▶ **REQUEST**: Please repeat the records below exactly, from the first line through the line containing "return split.outputs[axis]", and nothing more.

(Object modeling scripts)
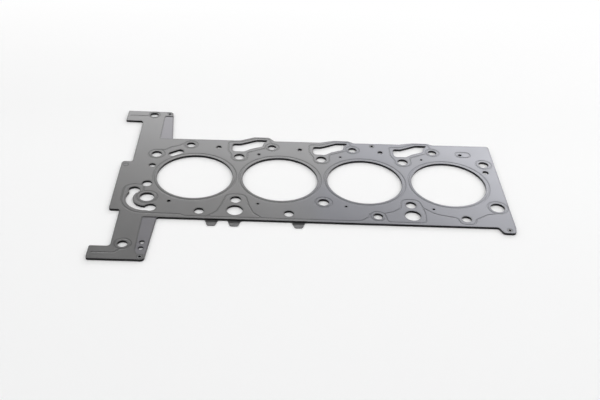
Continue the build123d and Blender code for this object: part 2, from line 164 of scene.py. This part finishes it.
def object_noise(tree, scale, detail=3.0, stretch=(1.0, 1.0, 1.0)):
    """Noise that stays fixed to the part. Scale is in features per metre."""
    coordinates = tree.nodes.new("ShaderNodeTexCoord")
    mapping = tree.nodes.new("ShaderNodeMapping")
    mapping.inputs["Scale"].default_value = stretch
    noise = tree.nodes.new("ShaderNodeTexNoise")
    noise.inputs["Scale"].default_value = scale
    noise.inputs["Detail"].default_value = detail
    noise.inputs["Roughness"].default_value = noise_roughness
    tree.links.new(coordinates.outputs["Object"], mapping.inputs["Vector"])
    tree.links.new(mapping.outputs["Vector"], noise.inputs["Vector"])
    return noise.outputs["Fac"]


def object_axis(tree, axis):
    """One coordinate of the object's own frame, in metres."""
    coordinates = tree.nodes.new("ShaderNodeTexCoord")
    split = tree.nodes.new("ShaderNodeSeparateXYZ")
    tree.links.new(coordinates.outputs["Object"], split.inputs["Vector"])
    return split.outputs[axis]


def map_range(tree, value, low, high, to_low, to_high):
    """A value stretched from one range to another and held at its ends."""
    node = tree.nodes.new("ShaderNodeMapRange")
    node.inputs["From Min"].default_value = low
    node.inputs["From Max"].default_value = high
    node.inputs["To Min"].default_value = to_low
    node.inputs["To Max"].default_value = to_high
    tree.links.new(value, node.inputs["Value"])
    return node.outputs["Result"]


def mix_colour(tree, factor, first, second):
    """A mix of two colours, each a tuple or a socket."""
    node = tree.nodes.new("ShaderNodeMix")
    node.data_type = "RGBA"
    tree.links.new(factor, node.inputs["Factor"])
    for slot, colour in (("A", first), ("B", second)):
        socket = [s for s in node.inputs if s.name == slot and s.type == "RGBA"][0]
        if isinstance(colour, tuple):
            socket.default_value = (*colour, 1.0)
        else:
            tree.links.new(colour, socket)
    return [s for s in node.outputs if s.type == "RGBA"][0]


def shaded(tree, colour, share):
    """A colour darkened to a share of itself."""
    node = tree.nodes.new("ShaderNodeVectorMath")
    node.operation = "SCALE"
    node.inputs["Scale"].default_value = share
    tree.links.new(colour, node.inputs[0])
    return node.outputs["Vector"]


def math_node(tree, operation, first, second):
    """Two values put through one operation of a Math node."""
    node = tree.nodes.new("ShaderNodeMath")
    node.operation = operation
    tree.links.new(first, node.inputs[0])
    tree.links.new(second, node.inputs[1])
    return node.outputs[0]


def steepness(tree, direction):
    """How steeply a direction points up or down: 1 straight up or down, 0 level."""
    split = tree.nodes.new("ShaderNodeSeparateXYZ")
    tree.links.new(direction, split.inputs["Vector"])
    size = tree.nodes.new("ShaderNodeMath")
    size.operation = "ABSOLUTE"
    tree.links.new(split.outputs["Z"], size.inputs[0])
    return size.outputs[0]


def surface_normal(tree):
    """The normal of the sheet itself."""
    return tree.nodes.new("ShaderNodeNewGeometry").outputs["Normal"]


def facing_sideways(tree):
    """1 on the stamped walls of a sheet, 0 on its flat faces and on the slopes of its beads."""
    return map_range(tree, steepness(tree, surface_normal(tree)), *wall_tilt, 1.0, 0.0)


def on_slopes(tree):
    """1 on the slopes of the beads and on walls, 0 on the flat faces."""
    return map_range(tree, steepness(tree, surface_normal(tree)), *slope_tilt, 0.0, 1.0)


def rim_shade_mask(tree):
    """Where painted shade falls: a band along the sheared edges, strongest at the edge itself."""
    tilt = steepness(tree, rolled_edge(tree, rim_width))
    return map_range(tree, tilt, *rim_tilt, 0.0, rim_strength)


def rolled_edge(tree, radius):
    """A normal that turns over at the edges of a sheet, as a sheared edge does."""
    node = tree.nodes.new("ShaderNodeBevel")
    node.samples = bevel_samples
    node.inputs["Radius"].default_value = radius
    return node.outputs["Normal"]


def eased_slopes(tree, normal, share):
    """The normal with the slopes of the beads eased to a share of their steepness.

    The skin of the coat is taken to be less steep than the steel, which softens the light on
    the beads. The stamped walls keep their own normal.
    """
    split = tree.nodes.new("ShaderNodeSeparateXYZ")
    tree.links.new(normal, split.inputs["Vector"])
    joined = tree.nodes.new("ShaderNodeCombineXYZ")
    scale = map_range(tree, facing_sideways(tree), 0.0, 1.0, share, 1.0)
    for axis in ("X", "Y"):
        tree.links.new(math_node(tree, "MULTIPLY", split.outputs[axis], scale), joined.inputs[axis])
    tree.links.new(split.outputs["Z"], joined.inputs["Z"])
    unit = tree.nodes.new("ShaderNodeVectorMath")
    unit.operation = "NORMALIZE"
    tree.links.new(joined.outputs["Vector"], unit.inputs[0])
    return unit.outputs["Vector"]


def bump(tree, shader, height, distance, below=None):
    """Relief from a value, of a distance in metres, on top of an earlier normal if given."""
    node = tree.nodes.new("ShaderNodeBump")
    node.inputs["Strength"].default_value = 1.0
    node.inputs["Distance"].default_value = distance
    tree.links.new(height, node.inputs["Height"])
    if below is not None:
        tree.links.new(below, node.inputs["Normal"])
    tree.links.new(node.outputs["Normal"], shader.inputs["Normal"])
    return node.outputs["Normal"]


# ---------------------------------------------------------------- materials
def coated_layer():
    """Spring steel with a thin satin sealing coat, faint tints, and painted shade on its stamped
    walls, its rims and the slopes of its beads.
    """
    material, tree, shader = new_material("coated_layer")
    tint = object_noise(tree, tint_scale, detail=2.0)
    along = map_range(tree, object_axis(tree, "X"), *tint_turn, -tint_shift, tint_shift)
    drift = math_node(tree, "ADD", tint, along)
    blue = map_range(tree, drift, *blue_drift, 0.0, 1.0)
    warm = map_range(tree, drift, *warm_drift, 0.0, warm_share)
    colour = mix_colour(tree, blue, coat_colour, coat_blue)
    colour = mix_colour(tree, warm, colour, coat_warm)
    grain = object_noise(tree, grain_scale, detail=4.0)
    speck = map_range(tree, grain, *noise_spread, 0.0, speck_share)
    colour = mix_colour(tree, speck, colour, coat_speck)
    # Painted shade on the slopes of the beads.
    colour = mix_colour(tree, on_slopes(tree), colour, shaded(tree, colour, slope_shade))
    # Painted shade in a band along the rims.
    colour = mix_colour(tree, rim_shade_mask(tree), colour, painted_rim_shade)
    # Painted shade: the stamped walls are coloured near black.
    colour = mix_colour(tree, facing_sideways(tree), colour, wall_shade_colour)
    tree.links.new(colour, shader.inputs["Base Color"])
    shader.inputs["Metallic"].default_value = coat_metal
    cloud = object_noise(tree, coat_cloud_scale, detail=4.0)
    satin = map_range(tree, cloud, *noise_spread, *coat_roughness)
    tree.links.new(satin, shader.inputs["Roughness"])
    waviness = object_noise(tree, waviness_scale, detail=1.0)
    skin = eased_slopes(tree, rolled_edge(tree, edge_roll), slope_ease)
    waves = bump(tree, shader, waviness, waviness_height, below=skin)
    bump(tree, shader, grain, grain_height, below=waves)
    return material


def carrier_steel():
    """The thick core: a satin coat on its flat faces, with painted shade on its rims and its
    stamped walls.
    """
    material, tree, shader = new_material("carrier_steel")
    cloud = object_noise(tree, carrier_cloud_scale, detail=4.0)
    streaks = object_noise(tree, streak_scale, stretch=streak_stretch)
    face = mix_colour(tree, cloud, carrier_colour, carrier_tint)
    # Painted shade in a band along the rims of the carrier.
    face = mix_colour(tree, rim_shade_mask(tree), face, painted_rim_shade)
    # Painted shade on the carrier's stamped walls, with random streaks.
    painted_wall = mix_colour(tree, streaks, wall_shade_colour, carrier_wall_shade)
    tree.links.new(mix_colour(tree, facing_sideways(tree), face, painted_wall), shader.inputs["Base Color"])
    shader.inputs["Metallic"].default_value = carrier_metal
    satin = map_range(tree, cloud, *noise_spread, *carrier_roughness)
    tree.links.new(satin, shader.inputs["Roughness"])
    bump(tree, shader, streaks, streak_height)
    return material


def stopper_steel():
    """Bare foil of the stopper rings, coloured near black as painted shade on the bore walls."""
    material, tree, shader = new_material("stopper_steel")
    mottle = object_noise(tree, foil_scale)
    # Painted shade: near black foil with a random mottle.
    colour = mix_colour(tree, mottle, stopper_wall_shade, stopper_wall_shade_lighter)
    tree.links.new(colour, shader.inputs["Base Color"])
    shader.inputs["Metallic"].default_value = stopper_metal
    satin = map_range(tree, mottle, *noise_spread, *stopper_roughness)
    tree.links.new(satin, shader.inputs["Roughness"])
    return material


def rivet_steel():
    """Pressed rivets, a little rougher than the layers, with painted shade on their stamped walls.
    """
    material, tree, shader = new_material("rivet_steel")
    mottle = object_noise(tree, mottle_scale)
    colour = mix_colour(tree, mottle, rivet_colour, rivet_lighter)
    # Painted shade: the rivets' walls are coloured near black.
    colour = mix_colour(tree, facing_sideways(tree), colour, wall_shade_colour)
    tree.links.new(colour, shader.inputs["Base Color"])
    shader.inputs["Metallic"].default_value = rivet_metal
    satin = map_range(tree, mottle, *noise_spread, *rivet_roughness)
    tree.links.new(satin, shader.inputs["Roughness"])
    bump(tree, shader, mottle, mottle_height)
    return material


def dress_nodes():
    """Gives each CAD node the finish of its material slot."""
    finishes = {
        "coated_layer": coated_layer(),
        "carrier_steel": carrier_steel(),
        "stopper_steel": stopper_steel(),
        "rivet_steel": rivet_steel(),
    }
    for part in frame["record"]["subparts"]:
        slots = nodes[part["node"]].material_slots
        for slot in slots:
            slot.material = finishes[part["material_slot"]]


# ---------------------------------------------------------------- studio
def seen_directly(tree):
    """1 for rays from the camera, from reflections and through glass, 0 for diffuse light."""
    path = tree.nodes.new("ShaderNodeLightPath")
    glossy = path.outputs["Is Glossy Ray"]
    through = path.outputs["Is Transmission Ray"]
    either = math_node(tree, "MAXIMUM", glossy, through)
    return math_node(tree, "MAXIMUM", path.outputs["Is Camera Ray"], either)


def distance_out(tree):
    """Distance from the middle of the floor, in metres."""
    coordinates = tree.nodes.new("ShaderNodeTexCoord")
    length = tree.nodes.new("ShaderNodeVectorMath")
    length.operation = "LENGTH"
    tree.links.new(coordinates.outputs["Object"], length.inputs[0])
    return length.outputs["Value"]


def fade_to_white(tree, factor, shader, output):
    """Mixes a shader with plain white by a factor, for rays that see it directly."""
    white = tree.nodes.new("ShaderNodeEmission")
    mix = tree.nodes.new("ShaderNodeMixShader")
    tree.links.new(math_node(tree, "MULTIPLY", factor, seen_directly(tree)), mix.inputs[0])
    tree.links.new(shader, mix.inputs[1])
    tree.links.new(white.outputs["Emission"], mix.inputs[2])
    tree.links.new(mix.outputs["Shader"], output)


def floor():
    """A pale seamless floor just under the gasket, lighter towards the back as painted light, which
    turns white away from it.
    """
    bpy.ops.mesh.primitive_plane_add(size=floor_size, location=(0.0, 0.0, cad_box[0].z - floor_gap))
    plane = bpy.context.object
    plane.name = "studio_floor"
    material, tree, shader = new_material("studio_floor")
    # Painted light: the floor's colour brightens towards the back.
    depth = map_range(tree, object_axis(tree, "Y"), *floor_brightens, 0.0, 1.0)
    tree.links.new(mix_colour(tree, depth, floor_near, floor_far), shader.inputs["Base Color"])
    shader.inputs["Roughness"].default_value = floor_roughness
    around = map_range(tree, distance_out(tree), *white_around, 0.0, 1.0)
    behind = map_range(tree, object_axis(tree, "Y"), *white_behind, 0.0, 1.0)
    far = math_node(tree, "MAXIMUM", around, behind)
    output = tree.nodes["Material Output"].inputs["Surface"]
    fade_to_white(tree, far, shader.outputs["BSDF"], output)
    plane.data.materials.append(material)


def area_light(name, position, target, size, power):
    """A rectangular softbox that points at its target."""
    light = bpy.data.lights.new(name, "AREA")
    light.shape = "RECTANGLE"
    light.size, light.size_y = size
    light.energy = power
    lamp = bpy.data.objects.new(name, light)
    lamp.location = position
    lamp.rotation_euler = (Vector(target) - Vector(position)).to_track_quat("-Z", "Y").to_euler()
    bpy.context.scene.collection.objects.link(lamp)


def studio():
    """Even world light with a white backdrop near the horizon, and the softboxes."""
    world = bpy.data.worlds.new("studio")
    world.use_nodes = True
    tree = world.node_tree
    background = tree.nodes["Background"]
    background.inputs["Color"].default_value = (1.0, 1.0, 1.0, 1.0)
    background.inputs["Strength"].default_value = world_strength
    sky = tree.nodes.new("ShaderNodeTexCoord").outputs["Generated"]
    low = map_range(tree, steepness(tree, sky), *backdrop_fade, 1.0, 0.0)
    output = tree.nodes["World Output"].inputs["Surface"]
    fade_to_white(tree, low, background.outputs["Background"], output)
    bpy.context.scene.world = world
    for softbox in softboxes:
        area_light(*softbox)


def camera():
    """The photograph's view: a point, a target and a small roll."""
    data = bpy.data.cameras.new("photo_camera")
    data.sensor_width = sensor_width
    data.lens = camera_lens
    data.clip_start = nearest_seen
    view = bpy.data.objects.new("photo_camera", data)
    position = Vector(camera_position)
    aim = (Vector(camera_target) - position).to_track_quat("-Z", "Y")
    roll = Quaternion((0.0, 0.0, 1.0), math.radians(camera_roll))
    view.location = position
    view.rotation_mode = "QUATERNION"
    view.rotation_quaternion = aim @ roll
    bpy.context.scene.collection.objects.link(view)
    bpy.context.scene.camera = view


dress_nodes()
floor()
studio()
camera()
bpy.context.scene.view_settings.view_transform = "Standard"
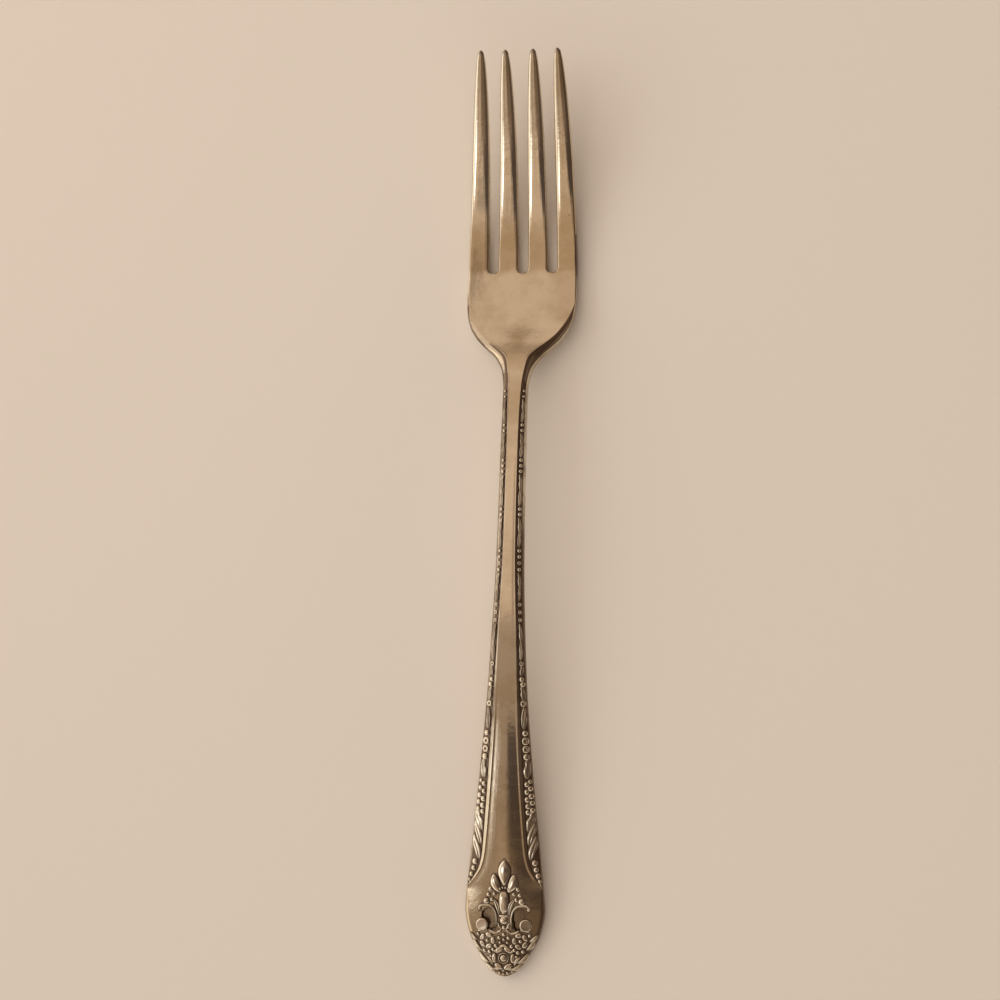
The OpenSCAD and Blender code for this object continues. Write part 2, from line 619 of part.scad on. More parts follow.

▶ **EXERCISE OUTPUT**:
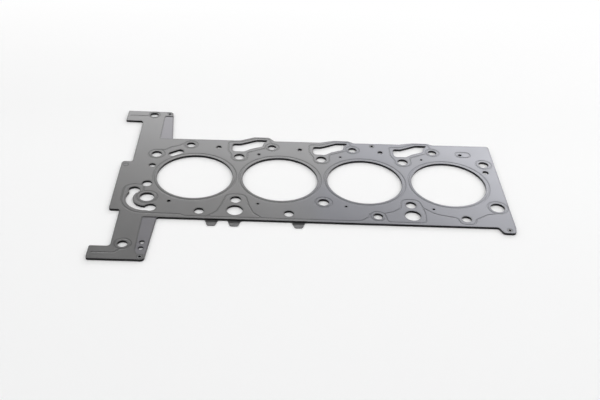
Continue the build123d and Blender code for this object: part 2, from line 164 of scene.py. This part finishes it.
def object_noise(tree, scale, detail=3.0, stretch=(1.0, 1.0, 1.0)):
    """Noise that stays fixed to the part. Scale is in features per metre."""
    coordinates = tree.nodes.new("ShaderNodeTexCoord")
    mapping = tree.nodes.new("ShaderNodeMapping")
    mapping.inputs["Scale"].default_value = stretch
    noise = tree.nodes.new("ShaderNodeTexNoise")
    noise.inputs["Scale"].default_value = scale
    noise.inputs["Detail"].default_value = detail
    noise.inputs["Roughness"].default_value = noise_roughness
    tree.links.new(coordinates.outputs["Object"], mapping.inputs["Vector"])
    tree.links.new(mapping.outputs["Vector"], noise.inputs["Vector"])
    return noise.outputs["Fac"]


def object_axis(tree, axis):
    """One coordinate of the object's own frame, in metres."""
    coordinates = tree.nodes.new("ShaderNodeTexCoord")
    split = tree.nodes.new("ShaderNodeSeparateXYZ")
    tree.links.new(coordinates.outputs["Object"], split.inputs["Vector"])
    return split.outputs[axis]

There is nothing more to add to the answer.